Я был измотан, одежда на мне промокла от пота, мысли блуждали. Я думал о стульях, на которых мы сидели: представлял, как их выбросили при обновлении офисов где-нибудь в Миннеаполисе или Майами и какой долгий путь они проделали до этой деревни. Мне казалось, я понял, почему эти женщины, вместо того чтобы смотреть, как положено по субботам, национальный спорт – бой петухов, собрались вокруг Фармера и потихоньку болтают с ним о том о сем своими низкими певучими голосами, неторопливо растягивая слова. Несколько лет назад Фармер прибавил к своей растущей медицинской программе проект по здравоохранению, предназначенный специально для женщин, но поскольку гинеколога среди персонала не было, он наскоро освоил эту специальность самостоятельно и какое-то время практиковал здесь. По-видимому, многие из присутствующих прошли у него первый в своей жизни гинекологический осмотр. Он рассказывал им о регулировании деторождения и предлагал противозачаточные средства тем, кто хотел. Шум и крики с петушиной площадки, кажется, достигли апогея, но все это словно происходило где-то вдали. Я чувствовал, что вот-вот засну, что я уже заснул, убаюканный женскими голосами.
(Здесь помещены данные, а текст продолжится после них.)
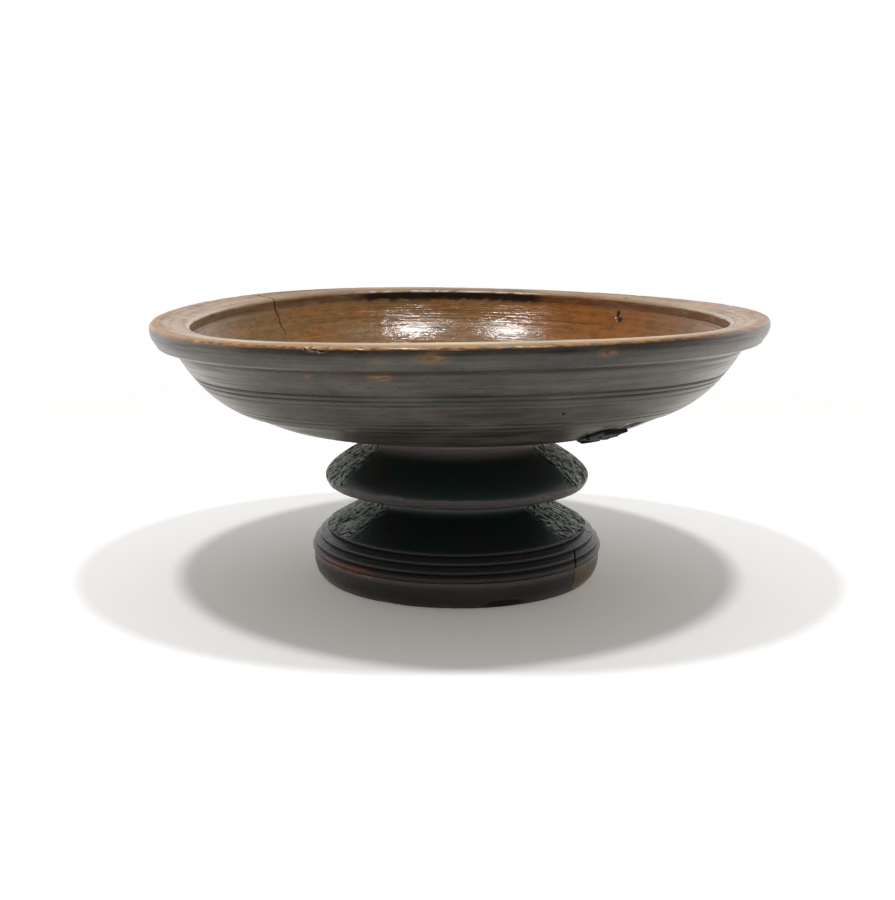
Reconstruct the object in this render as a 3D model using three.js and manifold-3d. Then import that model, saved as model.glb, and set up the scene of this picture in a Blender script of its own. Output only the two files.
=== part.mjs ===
// A pedestal dairy bowl: a shallow turned dish on a waisted pedestal of a disc, a reeded foot and a ring.
// Millimetres, +Z up, the floor at z = 0, the front at -Y. The grain of every turned piece runs along X.
import * as THREE from "three";
import { mergeVertices } from "three/addons/utils/BufferGeometryUtils.js";
import Module from "manifold-3d";

const wasm = await Module();
wasm.setup();

// Joints and facets
const JOINT_GAP = 0.3; // glue line or air between two pieces
const BOWL_STEPS = 64; // facets round the bowl
const PEDESTAL_STEPS = 48; // facets round the disc, the foot and the ring
const SMALL_STEPS = 12; // facets round a peg or a pin
const WALL_STEPS = 9; // facets up the bowl's wall
const BAND_STEPS = 5; // facets up the rim's band
const SECTOR_STEP = 15; // degrees between the corners of a sector's arc

// Foot: a reeded, swelling block with a collar on top
const FOOT_HEIGHT = 34;
const FOOT_RADIUS = 87.6;
const REED_SETBACKS = [0, 1.4, 4.6, 9.2]; // of each reed's nose in from the foot's radius, from the lowest up
const REED_HEIGHTS = [2.1, 5.7, 9.9, 13.9]; // of each reed's nose above the foot's base
const REED_SWELL = 0.8; // a nose is this far above its reed's lower edge and below its upper one
const REED_GROOVE_DEPTH = 1.1;
const REED_GROOVE_DROP = 1.5; // from a reed's nose down to its groove
const FOOT_COLLAR_RADIUS = 52; // the disc's base has this radius too
const FOOT_COLLAR_HEIGHT = 4.5;
const FOOT_REED_PULL = new THREE.Vector2(-5.5, 3.6); // how the shoulder sets off up from the top reed
const FOOT_COLLAR_PULL = new THREE.Vector2(7, -4.6); // how it sets off down from the collar

// Foot ring: the band that stands on the floor
const RING_HEIGHT = 15.7;
const REED_OVERHANG = 1.4; // the lowest reed overhangs the ring
const RING_TUCK = 4.6; // the sole's edge stands in from the ring's top edge
const RING_BORE_RADIUS = 52;
const RING_SOLE_PULL = new THREE.Vector2(3.5, 2.5);
const RING_TOP_PULL = new THREE.Vector2(1.1, -7.8);

// Waist disc: a collar that swells into a disc with a thin edge
const DISC_HEIGHT = 41.8;
const DISC_RADIUS = 79.4;
const DISC_EDGE_TOP = 10.3; // of the upper arris above the disc's base
const DISC_EDGE_NOSE = 8.2;
const DISC_EDGE_BOTTOM = 4.8;
const DISC_EDGE_TUCK = 2.6; // the lower arris stands in from the upper one
const DISC_NOSE_TUCK = 0.6;
const DISC_UNDERCUT = 1.6; // of the hollow turned under the disc, round its base
const DISC_COLLAR_RADIUS = 53.5;
const DISC_COLLAR_HEIGHT = 11;
const DISC_EDGE_PULL = new THREE.Vector2(-0.4, 5.5); // how the shoulder sets off up from the edge
const DISC_COLLAR_PULL = new THREE.Vector2(14, -8.2); // how it sets off out from the collar

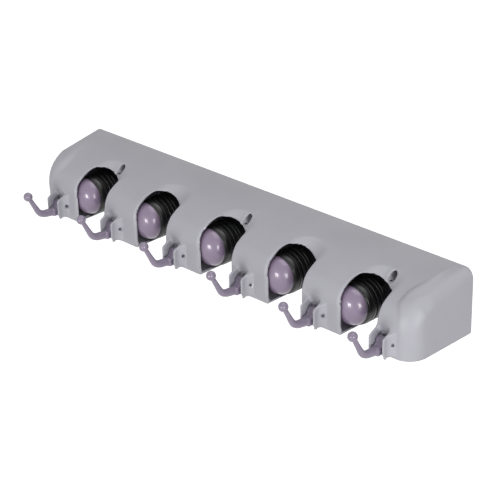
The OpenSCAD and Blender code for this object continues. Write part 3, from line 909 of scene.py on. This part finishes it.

Остаток обратного пути был в основном под гору, хотя и подъемы еще встречались. Я с трудом выбрался из очередного оврага. Фармер, как всегда, уже ждал меня. Он стоял на краю обрыва и смотрел вдаль. Вид отсюда открывался необыкновенный. Прозрачный занавес дождя и туч, снопы солнечных лучей охватывали желтые горы перед нами, и желтые горы за горами, и озеро Пелигр. Раньше зрелище показалось бы мне живописным, но не сегодня. Может быть, я чему-то уже научился. Впрочем, сомневаюсь, что мои новые познания удовлетворили бы Фармера. Ведь не просвещение людей, включая меня, было его целью. Он хотел изменить нас.
Я добыл из кармана слегка намокшую упаковку колечек Life Savers и предложил ему угоститься. Он взял конфетку, сказав:
– Ананасовая! Между прочим, это мои любимые. – И вернулся к созерцанию пейзажа.
Он смотрел на воды Артибонита, перекрытые плотиной. Они разлились на запад и восток, теряясь из виду вдали среди гор. Отсюда площадь затопленной земли казалась необъятной. Не отводя от нее взгляда, Фармер произнес:
– Чтобы понять Россию, чтобы понять Кубу, Доминиканскую Республику, Бостон, политику идентичности, Шри-Ланку, спасательные круги, нужно стоять на вершине этой горы.
Этот список, очевидно, был составлен в шутку, да и голос его звучал весело. Но меня не покидало чувство, что он сказал нечто важное. Общий смысл я вроде бы уловил. Вид на земельные угодья, затопленные плотиной, сделавшей его пациентов беднейшими из бедных, – это призма, через которую нужно смотреть на мир. Его призма. Взгляни сквозь нее – и увидишь миллиарды бедствующих во всем мире и поймешь какие-то общие, логически связанные причины их нищеты. Во всяком случае, Фармер, по-видимому, считал, что я прекрасно его понял. С некоторым раздражением я осознал, что не решусь ничего ответить, ибо боюсь его разочаровать.